Britain’s key preliminary Q1 Gross Domestic Product (GDP) report was released on Thursday morning, scoring an expected 0.4% quarter-on-quarter.
The yearly score was less impressive however, with the initial estimate of 2.1% being revised to 2.0%. This was accompanied by poor news from other sectors, including the BBA’s April loans for house purchase report which indicated a drop from 43,854 to 40,104.
Business investment also disappointment markets due to the revelation that investments had entered contraction for the first time in three years. Due in part to concerns over a potential ‘Brexit’ in June, business investment was down -0.4% year-on-year, despite the previous figure being a sturdy 3.0%.
As reported by The Guardian on Thursday;
‘Chris Williamson, chief economist of financial data provider Markit, said the UK economy presented a veneer of good health that masked “an unbalanced economy and a slowing pace of expansion, with the annual rate of growth slipping to the weakest for almost three years”.
… Williamson said he was concerned that the pace of economic growth this coming year could easily slow further from last year’s 2.2% expansion.
He said the chances were growing that the Bank of England would be forced to shelve plans for a first interest rate rise since the financial crisis, leaving base rates at the record low of 0.5% well into 2017.’
Despite this, Sterling may have firmed slightly due to Friday’s GfK consumer confidence survey. The survey was expected to indicate that confidence had worsened from -3 to -4 in May, but instead the figure narrowed to -1.
US Dollar (USD) Investors Wait to Move after Thursday’s Mixed Durable Goods Orders
While the US Dollar has strengthened recently due to an increase of hawkish attitudes from Federal Reserve policymakers, the potential risks of a June interest rate hike – including ‘Brexit’ concerns, have weighed on the hopes of ‘Greenback’ investors.

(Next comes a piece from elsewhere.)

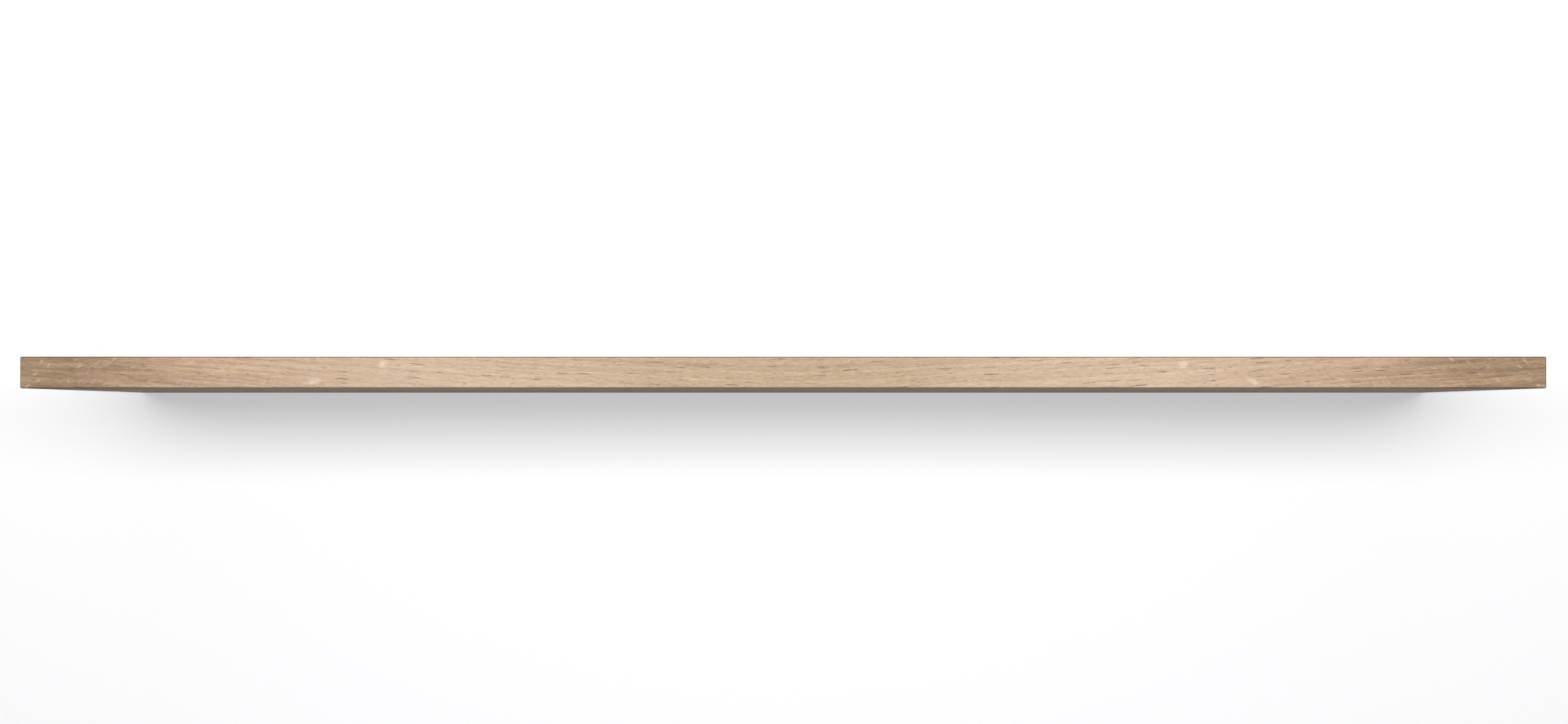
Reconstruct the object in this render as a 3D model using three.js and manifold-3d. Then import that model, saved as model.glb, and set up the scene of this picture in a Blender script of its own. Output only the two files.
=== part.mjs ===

Thursday’s session saw the release of thoroughly mixed US data, which saw little change in the US Dollar as investors decided to wait for Friday’s highly anticipated news before moving on the currency.
Included in the Thursday slew was the highly anticipated durable goods orders report. Figures improved from 1.9% to a high 3.4% in April, well above forecasts of 0.5%. However, as the result was due to a surge in citizen air fare purchases – a typically volatile market – investors did not react bullishly to the news.
Other mixed data included jobless claims information. While the amount of new claims was a lower-than-expected 268k, the amount of continuing claims worsened from 2153k to 2163k despite being forecast to improve to 2142k.
Pending home sales were optimistic, only slowing from 3.2% to 2.9% despite expectations of a drop to 0.2%.
Unfortunately, the US Dollar’s chances of gaining were ultimately held back by worsening business investment. According to the ABC;
‘Economists said a third straight decline in the business investment area was troubling.
“The consumer seems to be spending freely, but business investment in the economy’s future is not so hot right now,” said Chris Rupkey, chief financial economist at MUFG Union Bank in New York. “The economy is not firing on all cylinders if business investment spending in capital equipment is so weak.”’
The US Dollar’s movement was also muted due to anticipation for Friday’s upcoming US trade session.
Pound Sterling to US Dollar (GBP/USD) Exchange Rate Forecast: Will Yellen Speak on Monetary Policy?
Much of the forex market’s attention will be drawn to the United States this afternoon, as Federal Reserve Chair Janet Yellen is due to speak at Harvard’s Radcliffe Day.
As the event is a celebration rather than a speech on monetary policy, markets remain wary of whether or not Yellen will discuss the chances of a June interest rate hike.
However, with other Fed policymakers adopting a hawkish tone in speeches over the last two weeks, investors are highly anticipating the Chairwoman’s first public speech in a while. If she speaks about monetary policy with a hawkish tone, the US Dollar will likely soar and could even erase the Pound’s bullishness from earlier in the week.
Other US data due on Friday afternoon includes the latest Gross Domestic Product (GDP) report, which is currently expected to improve from 0.5% to 0.9%. Personal consumption data is also due and forecast to rise from 1.9% to 2.1%.
Pound movement will likely continue to quieten unless considerable news comes out regarding the ongoing ‘Brexit’ debates. With Britain observing a bank holiday this coming Monday, and with no key UK data until next Thursday, Sterling trade will rely on the potential of ecopolitical news.
The Pound Sterling to US Dollar (GBP/USD) exchange rate currently trends around 1.4652 while the US Dollar to Pound Sterling (USD/GBP) exchange rate trends in the region of 0.6822.